***** Data segment *****

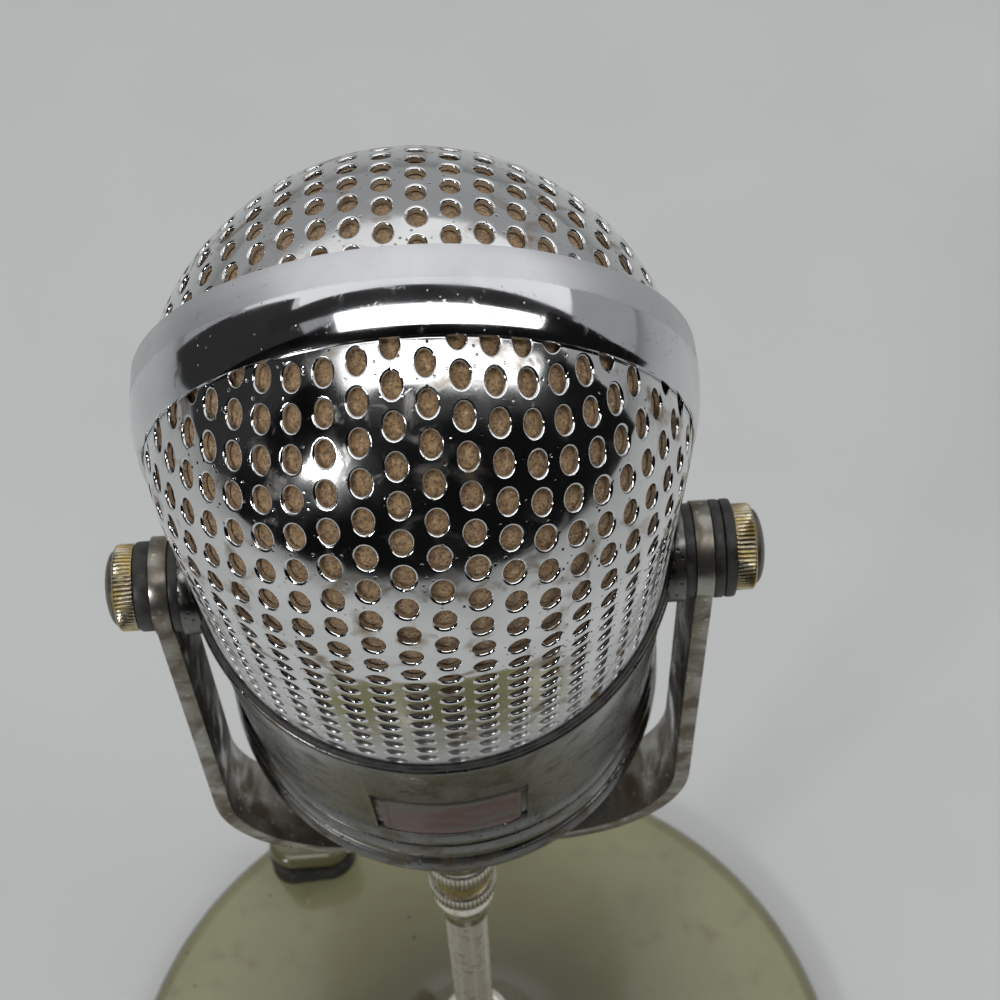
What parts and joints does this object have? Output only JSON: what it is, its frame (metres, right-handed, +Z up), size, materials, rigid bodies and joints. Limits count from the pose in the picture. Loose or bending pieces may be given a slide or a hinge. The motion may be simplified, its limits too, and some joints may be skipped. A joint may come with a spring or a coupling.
{
  "type": "desktop microphone with stand",
  "caption": "Capsule-shaped perforated microphone head with a bright arched band, hung in a swivelling yoke with thumb screws on a thin stem and a bell-shaped base.",
  "frame": {"origin": "centre of the base, on the table", "axes": "+Z up, the head faces -Y, the tilt axis lies along X"},
  "size_m": [0.173, 0.173, 0.3328],
  "materials": {
    "chrome_bright": "polished, scratched and pitted chrome plate",
    "chrome_satin": "satin chrome with brown tarnish",
    "nickel_warm": "warm nickel plate",
    "brass_worn": "nickel plate worn through to brass",
    "olive_paint": "glossy olive enamel",
    "dark_rubber": "aged black rubber",
    "tan_cloth": "coarse tan wind cloth",
    "badge_face": "faded rose enamel, blank",
    "steel_plain": "plain steel",
    "black_felt": "dark wool felt",
    "phenolic": "brown phenolic board",
    "winding": "varnished paper over the winding",
    "wire_cover": "red lead insulation",
    "foil": "thin metal foil",
    "magnet_iron": "bare magnet alloy"
  },
  "bodies": {
    "stand": {"base_casting": "olive_paint", "felt_pad": "black_felt", "base_plate": "steel_plain", "plate_screws": "steel_plain", "stem_washer": "steel_plain", "stem_nut": "steel_plain", "stem": "nickel_warm", "stem_collar": "nickel_warm", "button_bezel": "dark_rubber", "switch_body": "phenolic", "button_spring": "steel_plain"},
    "button": {"talk_button": "olive_paint"},
    "nut": {"coupling_nut": "brass_worn"},
    "yoke": {"yoke_strip": "chrome_satin", "yoke_socket": "nickel_warm", "yoke_nut": "steel_plain", "spacers": "dark_rubber", "left_washer": "dark_rubber", "right_washers": "dark_rubber"},
    "left_screw": {"left_thumbscrew": "brass_worn"},
    "right_screw": {"right_thumbscrew": "brass_worn"},
    "head": {"front_grille": "chrome_bright", "rear_grille": "chrome_bright", "front_cloth": "tan_cloth", "rear_cloth": "tan_cloth", "arch_band": "chrome_bright", "band_screws": "chrome_satin", "inner_frame": "steel_plain", "collar": "chrome_bright", "badge_plate": "badge_face", "stepped_ring": "chrome_satin", "bottom_cap": "chrome_satin", "cap_screws": "steel_plain", "trunnions": "chrome_satin", "trunnion_nuts": "steel_plain", "baffle": "steel_plain", "cartridge_cup": "magnet_iron", "magnet": "magnet_iron", "diaphragm": "foil", "cartridge_face": "phenolic", "rubber_mount": "dark_rubber", "chassis_plate": "steel_plain", "transformer_core": "magnet_iron", "transformer_coil": "winding", "terminal_strip": "phenolic", "output_socket": "nickel_warm", "socket_insert": "phenolic", "leads": "wire_cover"}
  },
  "joints": [
    {"name": "button_press", "type": "slide", "parent": "stand", "child": "button", "axis": [0, 0, -1], "range_m": [0, 0.0025], "stiffness_N_per_m": 400, "deforming": ["button_spring"]},
    {"name": "nut_turn", "type": "hinge", "parent": "stand", "child": "nut", "pos_m": [0, 0, 0.14], "axis": [0, 0, 1], "range_deg": [-180, 180]},
    {"name": "yoke_swivel", "type": "hinge", "parent": "stand", "child": "yoke", "pos_m": [0, 0, 0.16], "axis": [0, 0, 1], "range_deg": [-170, 170]},
    {"name": "left_screw_turn", "type": "hinge", "parent": "yoke", "child": "left_screw", "pos_m": [-0.04, 0, 0.258], "axis": [-1, 0, 0], "range_deg": [-180, 180]},
    {"name": "right_screw_turn", "type": "hinge", "parent": "yoke", "child": "right_screw", "pos_m": [0.04, 0, 0.258], "axis": [1, 0, 0], "range_deg": [-180, 180]},
    {"name": "head_tilt", "type": "hinge", "parent": "yoke", "child": "head", "pos_m": [0, 0, 0.258], "axis": [1, 0, 0], "range_deg": [-70, 50]}
  ]
}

*****

- **Task prompt**:
Word for word, quote all of the data above.

- **Output for this task**:
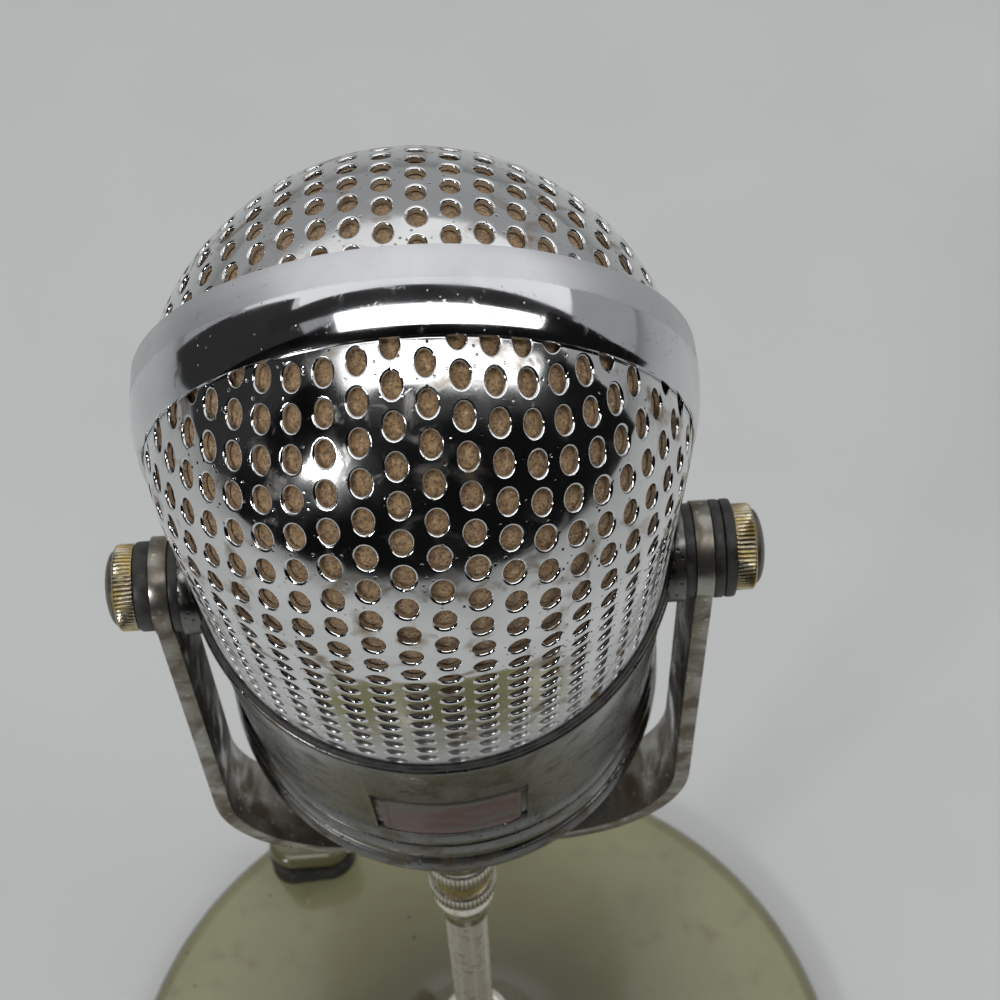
What parts and joints does this object have? Output only JSON: what it is, its frame (metres, right-handed, +Z up), size, materials, rigid bodies and joints. Limits count from the pose in the picture. Loose or bending pieces may be given a slide or a hinge. The motion may be simplified, its limits too, and some joints may be skipped. A joint may come with a spring or a coupling.
{
  "type": "desktop microphone with stand",
  "caption": "Capsule-shaped perforated microphone head with a bright arched band, hung in a swivelling yoke with thumb screws on a thin stem and a bell-shaped base.",
  "frame": {"origin": "centre of the base, on the table", "axes": "+Z up, the head faces -Y, the tilt axis lies along X"},
  "size_m": [0.173, 0.173, 0.3328],
  "materials": {
    "chrome_bright": "polished, scratched and pitted chrome plate",
    "chrome_satin": "satin chrome with brown tarnish",
    "nickel_warm": "warm nickel plate",
    "brass_worn": "nickel plate worn through to brass",
    "olive_paint": "glossy olive enamel",
    "dark_rubber": "aged black rubber",
    "tan_cloth": "coarse tan wind cloth",
    "badge_face": "faded rose enamel, blank",
    "steel_plain": "plain steel",
    "black_felt": "dark wool felt",
    "phenolic": "brown phenolic board",
    "winding": "varnished paper over the winding",
    "wire_cover": "red lead insulation",
    "foil": "thin metal foil",
    "magnet_iron": "bare magnet alloy"
  },
  "bodies": {
    "stand": {"base_casting": "olive_paint", "felt_pad": "black_felt", "base_plate": "steel_plain", "plate_screws": "steel_plain", "stem_washer": "steel_plain", "stem_nut": "steel_plain", "stem": "nickel_warm", "stem_collar": "nickel_warm", "button_bezel": "dark_rubber", "switch_body": "phenolic", "button_spring": "steel_plain"},
    "button": {"talk_button": "olive_paint"},
    "nut": {"coupling_nut": "brass_worn"},
    "yoke": {"yoke_strip": "chrome_satin", "yoke_socket": "nickel_warm", "yoke_nut": "steel_plain", "spacers": "dark_rubber", "left_washer": "dark_rubber", "right_washers": "dark_rubber"},
    "left_screw": {"left_thumbscrew": "brass_worn"},
    "right_screw": {"right_thumbscrew": "brass_worn"},
    "head": {"front_grille": "chrome_bright", "rear_grille": "chrome_bright", "front_cloth": "tan_cloth", "rear_cloth": "tan_cloth", "arch_band": "chrome_bright", "band_screws": "chrome_satin", "inner_frame": "steel_plain", "collar": "chrome_bright", "badge_plate": "badge_face", "stepped_ring": "chrome_satin", "bottom_cap": "chrome_satin", "cap_screws": "steel_plain", "trunnions": "chrome_satin", "trunnion_nuts": "steel_plain", "baffle": "steel_plain", "cartridge_cup": "magnet_iron", "magnet": "magnet_iron", "diaphragm": "foil", "cartridge_face": "phenolic", "rubber_mount": "dark_rubber", "chassis_plate": "steel_plain", "transformer_core": "magnet_iron", "transformer_coil": "winding", "terminal_strip": "phenolic", "output_socket": "nickel_warm", "socket_insert": "phenolic", "leads": "wire_cover"}
  },
  "joints": [
    {"name": "button_press", "type": "slide", "parent": "stand", "child": "button", "axis": [0, 0, -1], "range_m": [0, 0.0025], "stiffness_N_per_m": 400, "deforming": ["button_spring"]},
    {"name": "nut_turn", "type": "hinge", "parent": "stand", "child": "nut", "pos_m": [0, 0, 0.14], "axis": [0, 0, 1], "range_deg": [-180, 180]},
    {"name": "yoke_swivel", "type": "hinge", "parent": "stand", "child": "yoke", "pos_m": [0, 0, 0.16], "axis": [0, 0, 1], "range_deg": [-170, 170]},
    {"name": "left_screw_turn", "type": "hinge", "parent": "yoke", "child": "left_screw", "pos_m": [-0.04, 0, 0.258], "axis": [-1, 0, 0], "range_deg": [-180, 180]},
    {"name": "right_screw_turn", "type": "hinge", "parent": "yoke", "child": "right_screw", "pos_m": [0.04, 0, 0.258], "axis": [1, 0, 0], "range_deg": [-180, 180]},
    {"name": "head_tilt", "type": "hinge", "parent": "yoke", "child": "head", "pos_m": [0, 0, 0.258], "axis": [1, 0, 0], "range_deg": [-70, 50]}
  ]
}